Welcome to the first of many blogs in a series that gives IT leaders a better understanding into the realm of possibilities enabled by an effective IT Service Management (ITSM) strategy. Starting today with the value of building a Configuration Management Database (CMDB), these blogs will offer several ITSM best practices. Employing them can help you innovate and improve your IT processes and strategies so that they align to the needs of the Business.

In the Service Defined Enterprise, it is important for IT to provide value-driven Services for the Business to consume. It is also critical for IT to gain full insight into all infrastructure components that support their customers in order to deliver Service faster and cheaper than ever before.

A well-designed CMDB provides a central source of data to track hardware and software Assets as well as the relationship each Asset has with all the IT Services you provide. The CMDB also tracks all the Business users that rely on each IT Service.

Building a CMDB proves very useful across three foundational IT tasks:

  • Incident management for when things break or when you need to restore Services or search the Knowledge
  • Change management for when you want to proactively plan infrastructure changes or application code releases that impact users or interrupt Services.
  • Problem management to analyze trends and recognize reoccurring issues with Configuration Items and to build a strong Known Error Database that includes available workarounds and solutions to resolve Incidents faster.

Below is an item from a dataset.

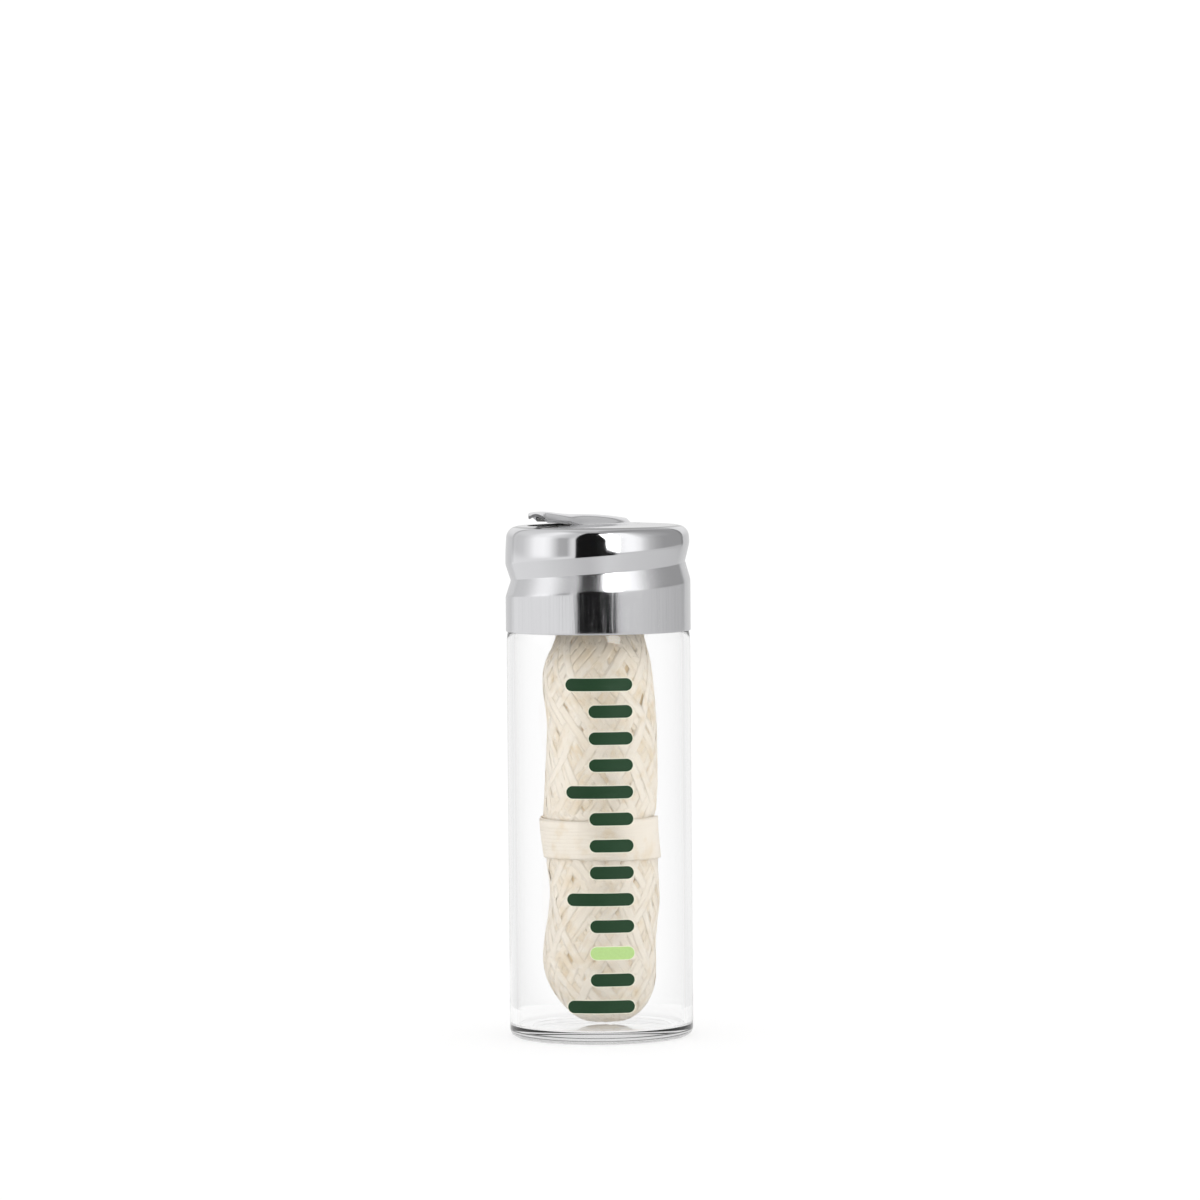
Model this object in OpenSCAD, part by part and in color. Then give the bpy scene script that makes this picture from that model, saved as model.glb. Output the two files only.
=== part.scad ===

An effective CMBD not only enables IT Asset inventory management but also serves as an inter-relational database. This helps IT understand the hierarchy of high-level Services down to the underlying infrastructure that runs those Services as well as the users of each Service and the dependencies among the components.

Moving Beyond Simply Keeping the Lights On

IT can thus proactively identify issues and establish standards. IT can also gain immediate access to information when troubleshooting problems—it’s all centralized in one federated, “golden” source of information. With such information at their fingertips, IT can also learn from prior Incident occurrences. Ultimately, a CMDB helps go beyond simply “keeping the lights on” to the point where IT can ensure that all IT Services benefit the Business in the most optimized and effective way possible.

For more information on ITSM strategies and best practices, contact Chris Gordon at Chris.Gordon@us.logicalis.com. And be sure to watch for our next blog—10 Things to Consider When Building a Configuration Management Database.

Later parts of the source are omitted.